> REQUIRED WORK
Print out the entries below with no edits.

> RECORDED DATA

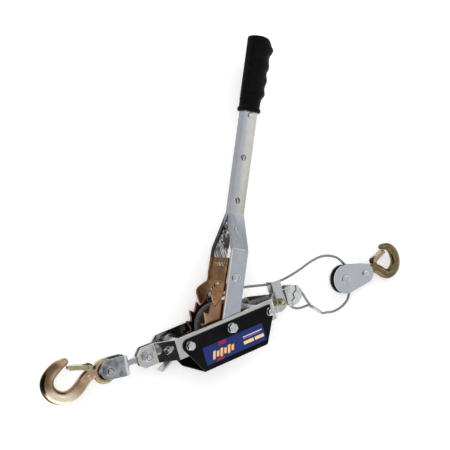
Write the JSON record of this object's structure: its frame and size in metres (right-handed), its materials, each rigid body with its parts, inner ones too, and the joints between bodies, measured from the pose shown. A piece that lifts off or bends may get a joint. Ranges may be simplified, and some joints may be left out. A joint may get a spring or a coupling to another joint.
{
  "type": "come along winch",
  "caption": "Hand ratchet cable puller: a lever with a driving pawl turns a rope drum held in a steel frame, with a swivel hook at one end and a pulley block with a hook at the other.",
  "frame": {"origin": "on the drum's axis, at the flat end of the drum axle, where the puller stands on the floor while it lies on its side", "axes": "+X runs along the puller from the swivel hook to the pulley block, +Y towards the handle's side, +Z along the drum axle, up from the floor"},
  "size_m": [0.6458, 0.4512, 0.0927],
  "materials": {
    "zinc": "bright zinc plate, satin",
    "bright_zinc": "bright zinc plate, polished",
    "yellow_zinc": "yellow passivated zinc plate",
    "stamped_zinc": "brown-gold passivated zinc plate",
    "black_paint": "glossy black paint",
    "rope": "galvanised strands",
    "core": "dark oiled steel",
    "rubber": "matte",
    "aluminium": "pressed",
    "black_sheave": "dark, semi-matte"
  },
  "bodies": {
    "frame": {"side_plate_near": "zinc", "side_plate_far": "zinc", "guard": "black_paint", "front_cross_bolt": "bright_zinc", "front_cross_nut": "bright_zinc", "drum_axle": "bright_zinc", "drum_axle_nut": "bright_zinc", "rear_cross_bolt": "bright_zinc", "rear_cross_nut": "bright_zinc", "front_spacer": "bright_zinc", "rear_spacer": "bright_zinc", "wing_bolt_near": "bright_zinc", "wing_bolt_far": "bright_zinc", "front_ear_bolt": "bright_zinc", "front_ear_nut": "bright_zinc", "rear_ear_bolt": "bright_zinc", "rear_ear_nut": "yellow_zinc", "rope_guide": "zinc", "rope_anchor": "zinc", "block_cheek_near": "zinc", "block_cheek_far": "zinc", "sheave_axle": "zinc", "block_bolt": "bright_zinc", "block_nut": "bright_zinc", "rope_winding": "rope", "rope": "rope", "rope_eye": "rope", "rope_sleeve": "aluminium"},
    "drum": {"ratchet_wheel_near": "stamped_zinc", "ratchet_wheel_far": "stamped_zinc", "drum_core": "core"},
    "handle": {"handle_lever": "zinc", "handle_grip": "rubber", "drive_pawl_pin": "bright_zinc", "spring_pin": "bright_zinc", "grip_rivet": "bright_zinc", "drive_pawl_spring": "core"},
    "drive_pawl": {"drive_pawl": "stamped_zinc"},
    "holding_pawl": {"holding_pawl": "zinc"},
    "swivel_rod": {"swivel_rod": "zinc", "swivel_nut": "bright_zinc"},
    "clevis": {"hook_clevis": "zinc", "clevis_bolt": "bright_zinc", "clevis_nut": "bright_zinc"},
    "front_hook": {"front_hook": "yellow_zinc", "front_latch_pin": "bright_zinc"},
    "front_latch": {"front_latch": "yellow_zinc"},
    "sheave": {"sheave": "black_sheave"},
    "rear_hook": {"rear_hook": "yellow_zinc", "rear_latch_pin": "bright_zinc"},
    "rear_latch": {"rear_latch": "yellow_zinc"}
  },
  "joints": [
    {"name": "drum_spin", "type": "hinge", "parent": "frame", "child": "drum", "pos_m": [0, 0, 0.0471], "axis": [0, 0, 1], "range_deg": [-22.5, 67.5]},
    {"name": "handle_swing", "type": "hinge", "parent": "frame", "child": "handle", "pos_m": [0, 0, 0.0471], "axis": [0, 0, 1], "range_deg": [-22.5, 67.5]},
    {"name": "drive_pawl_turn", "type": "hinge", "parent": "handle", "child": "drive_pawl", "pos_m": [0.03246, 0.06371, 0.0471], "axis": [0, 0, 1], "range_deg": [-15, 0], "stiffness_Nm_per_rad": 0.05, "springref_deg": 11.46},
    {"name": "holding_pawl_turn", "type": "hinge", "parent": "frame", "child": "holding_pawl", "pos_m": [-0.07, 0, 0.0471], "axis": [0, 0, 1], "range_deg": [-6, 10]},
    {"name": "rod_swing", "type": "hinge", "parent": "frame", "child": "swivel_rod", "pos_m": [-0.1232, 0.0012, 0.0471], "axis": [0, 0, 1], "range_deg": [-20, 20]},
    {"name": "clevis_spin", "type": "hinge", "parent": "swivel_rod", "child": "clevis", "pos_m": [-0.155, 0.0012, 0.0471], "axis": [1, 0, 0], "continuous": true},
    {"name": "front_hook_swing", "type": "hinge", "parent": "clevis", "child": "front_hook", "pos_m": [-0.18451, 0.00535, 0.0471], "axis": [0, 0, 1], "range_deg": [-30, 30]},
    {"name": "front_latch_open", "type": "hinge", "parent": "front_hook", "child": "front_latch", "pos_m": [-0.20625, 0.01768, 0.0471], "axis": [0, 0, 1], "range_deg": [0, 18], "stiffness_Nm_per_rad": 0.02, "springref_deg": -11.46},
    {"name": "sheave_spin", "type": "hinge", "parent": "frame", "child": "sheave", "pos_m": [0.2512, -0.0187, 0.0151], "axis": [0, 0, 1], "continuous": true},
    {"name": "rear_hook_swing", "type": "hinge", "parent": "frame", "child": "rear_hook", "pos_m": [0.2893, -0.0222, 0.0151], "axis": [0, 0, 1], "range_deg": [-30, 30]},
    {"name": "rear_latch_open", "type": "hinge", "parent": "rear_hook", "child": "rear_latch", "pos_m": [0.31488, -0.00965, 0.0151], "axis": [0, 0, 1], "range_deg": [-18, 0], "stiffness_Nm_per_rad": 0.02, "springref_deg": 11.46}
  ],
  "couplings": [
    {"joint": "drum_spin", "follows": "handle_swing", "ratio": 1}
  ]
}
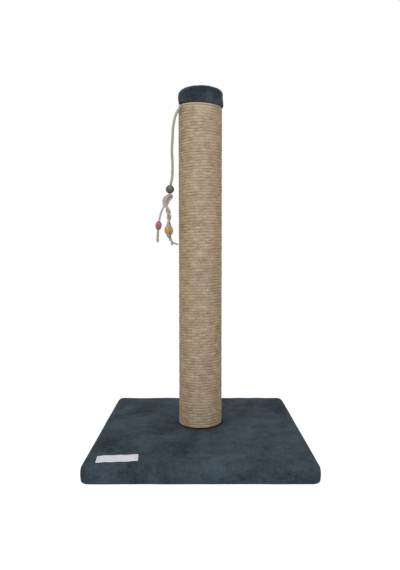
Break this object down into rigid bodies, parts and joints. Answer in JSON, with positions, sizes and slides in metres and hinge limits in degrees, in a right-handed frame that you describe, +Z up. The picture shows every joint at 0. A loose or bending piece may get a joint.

> PROBLEM SOLUTION
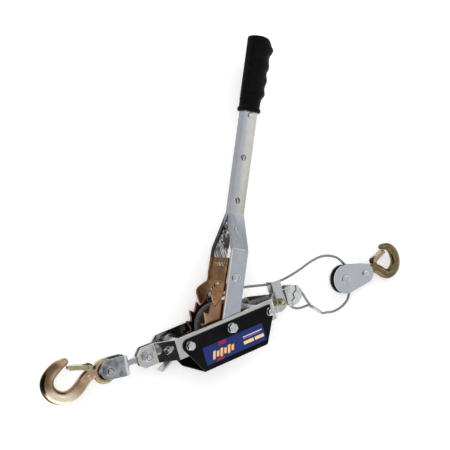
Write the JSON record of this object's structure: its frame and size in metres (right-handed), its materials, each rigid body with its parts, inner ones too, and the joints between bodies, measured from the pose shown. A piece that lifts off or bends may get a joint. Ranges may be simplified, and some joints may be left out. A joint may get a spring or a coupling to another joint.
{
  "type": "come along winch",
  "caption": "Hand ratchet cable puller: a lever with a driving pawl turns a rope drum held in a steel frame, with a swivel hook at one end and a pulley block with a hook at the other.",
  "frame": {"origin": "on the drum's axis, at the flat end of the drum axle, where the puller stands on the floor while it lies on its side", "axes": "+X runs along the puller from the swivel hook to the pulley block, +Y towards the handle's side, +Z along the drum axle, up from the floor"},
  "size_m": [0.6458, 0.4512, 0.0927],
  "materials": {
    "zinc": "bright zinc plate, satin",
    "bright_zinc": "bright zinc plate, polished",
    "yellow_zinc": "yellow passivated zinc plate",
    "stamped_zinc": "brown-gold passivated zinc plate",
    "black_paint": "glossy black paint",
    "rope": "galvanised strands",
    "core": "dark oiled steel",
    "rubber": "matte",
    "aluminium": "pressed",
    "black_sheave": "dark, semi-matte"
  },
  "bodies": {
    "frame": {"side_plate_near": "zinc", "side_plate_far": "zinc", "guard": "black_paint", "front_cross_bolt": "bright_zinc", "front_cross_nut": "bright_zinc", "drum_axle": "bright_zinc", "drum_axle_nut": "bright_zinc", "rear_cross_bolt": "bright_zinc", "rear_cross_nut": "bright_zinc", "front_spacer": "bright_zinc", "rear_spacer": "bright_zinc", "wing_bolt_near": "bright_zinc", "wing_bolt_far": "bright_zinc", "front_ear_bolt": "bright_zinc", "front_ear_nut": "bright_zinc", "rear_ear_bolt": "bright_zinc", "rear_ear_nut": "yellow_zinc", "rope_guide": "zinc", "rope_anchor": "zinc", "block_cheek_near": "zinc", "block_cheek_far": "zinc", "sheave_axle": "zinc", "block_bolt": "bright_zinc", "block_nut": "bright_zinc", "rope_winding": "rope", "rope": "rope", "rope_eye": "rope", "rope_sleeve": "aluminium"},
    "drum": {"ratchet_wheel_near": "stamped_zinc", "ratchet_wheel_far": "stamped_zinc", "drum_core": "core"},
    "handle": {"handle_lever": "zinc", "handle_grip": "rubber", "drive_pawl_pin": "bright_zinc", "spring_pin": "bright_zinc", "grip_rivet": "bright_zinc", "drive_pawl_spring": "core"},
    "drive_pawl": {"drive_pawl": "stamped_zinc"},
    "holding_pawl": {"holding_pawl": "zinc"},
    "swivel_rod": {"swivel_rod": "zinc", "swivel_nut": "bright_zinc"},
    "clevis": {"hook_clevis": "zinc", "clevis_bolt": "bright_zinc", "clevis_nut": "bright_zinc"},
    "front_hook": {"front_hook": "yellow_zinc", "front_latch_pin": "bright_zinc"},
    "front_latch": {"front_latch": "yellow_zinc"},
    "sheave": {"sheave": "black_sheave"},
    "rear_hook": {"rear_hook": "yellow_zinc", "rear_latch_pin": "bright_zinc"},
    "rear_latch": {"rear_latch": "yellow_zinc"}
  },
  "joints": [
    {"name": "drum_spin", "type": "hinge", "parent": "frame", "child": "drum", "pos_m": [0, 0, 0.0471], "axis": [0, 0, 1], "range_deg": [-22.5, 67.5]},
    {"name": "handle_swing", "type": "hinge", "parent": "frame", "child": "handle", "pos_m": [0, 0, 0.0471], "axis": [0, 0, 1], "range_deg": [-22.5, 67.5]},
    {"name": "drive_pawl_turn", "type": "hinge", "parent": "handle", "child": "drive_pawl", "pos_m": [0.03246, 0.06371, 0.0471], "axis": [0, 0, 1], "range_deg": [-15, 0], "stiffness_Nm_per_rad": 0.05, "springref_deg": 11.46},
    {"name": "holding_pawl_turn", "type": "hinge", "parent": "frame", "child": "holding_pawl", "pos_m": [-0.07, 0, 0.0471], "axis": [0, 0, 1], "range_deg": [-6, 10]},
    {"name": "rod_swing", "type": "hinge", "parent": "frame", "child": "swivel_rod", "pos_m": [-0.1232, 0.0012, 0.0471], "axis": [0, 0, 1], "range_deg": [-20, 20]},
    {"name": "clevis_spin", "type": "hinge", "parent": "swivel_rod", "child": "clevis", "pos_m": [-0.155, 0.0012, 0.0471], "axis": [1, 0, 0], "continuous": true},
    {"name": "front_hook_swing", "type": "hinge", "parent": "clevis", "child": "front_hook", "pos_m": [-0.18451, 0.00535, 0.0471], "axis": [0, 0, 1], "range_deg": [-30, 30]},
    {"name": "front_latch_open", "type": "hinge", "parent": "front_hook", "child": "front_latch", "pos_m": [-0.20625, 0.01768, 0.0471], "axis": [0, 0, 1], "range_deg": [0, 18], "stiffness_Nm_per_rad": 0.02, "springref_deg": -11.46},
    {"name": "sheave_spin", "type": "hinge", "parent": "frame", "child": "sheave", "pos_m": [0.2512, -0.0187, 0.0151], "axis": [0, 0, 1], "continuous": true},
    {"name": "rear_hook_swing", "type": "hinge", "parent": "frame", "child": "rear_hook", "pos_m": [0.2893, -0.0222, 0.0151], "axis": [0, 0, 1], "range_deg": [-30, 30]},
    {"name": "rear_latch_open", "type": "hinge", "parent": "rear_hook", "child": "rear_latch", "pos_m": [0.31488, -0.00965, 0.0151], "axis": [0, 0, 1], "range_deg": [-18, 0], "stiffness_Nm_per_rad": 0.02, "springref_deg": 11.46}
  ],
  "couplings": [
    {"joint": "drum_spin", "follows": "handle_swing", "ratio": 1}
  ]
}
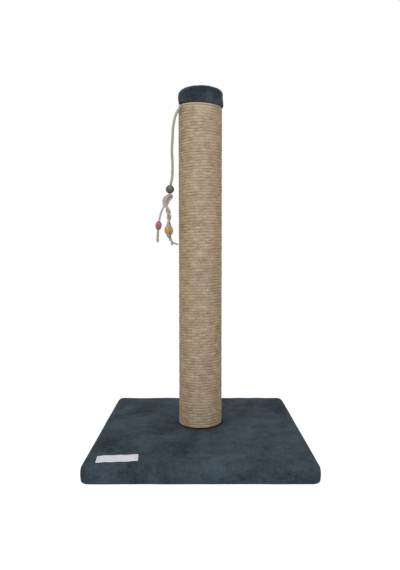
Break this object down into rigid bodies, parts and joints. Answer in JSON, with positions, sizes and slides in metres and hinge limits in degrees, in a right-handed frame that you describe, +Z up. The picture shows every joint at 0. A loose or bending piece may get a joint.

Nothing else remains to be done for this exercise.